5. Liking your co-workers

If you have not spent much time in the workplace, you do not yet know how important this element can be. Good co-workers can do a lot to make a bad job not so bad and bad co-workers can do a lot to make a good job pretty bad. If your daily work bores you but you get a boost of positive energy and support from great conversations with your co-workers, that can change everything. Think about law school. If you have a class that you really like but none of your friends are in that class, you might enjoy that class less than you otherwise would.

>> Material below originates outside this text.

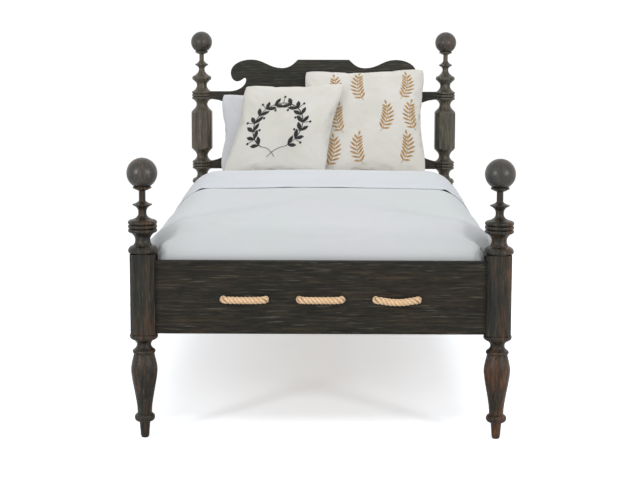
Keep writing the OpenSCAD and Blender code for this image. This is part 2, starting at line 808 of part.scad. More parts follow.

Conversely, if you are content to put your head down, go into work and get absorbed by the exciting projects you’re working on, then this factor probably doesn’t matter much to you. Just remember that no matter how engrossing, meaningful, or well paid your job is, if you strongly dislike your co-workers, that will make you like your job at least a little bit less.

I encourage you to take time to order these five elements and engage in a thoughtful discussion with a friend about what matters to you in the workplace. However you order them, bring your ordered list to a CDO counselor and we can talk through career options with you. Your email can even say “Katelynn, I am a 3, 5, 4, 2, 1. What should I do!?” and we can get started on a productive discussion.

There are five elements you can get out of your career. You have to pick four. So take the time to order them and know what your priorities are or you are not positioning yourself to make an active choice. When you don’t choose your job, it chooses you and you may find yourself stumbling backwards into a career that does not line up with your priorities.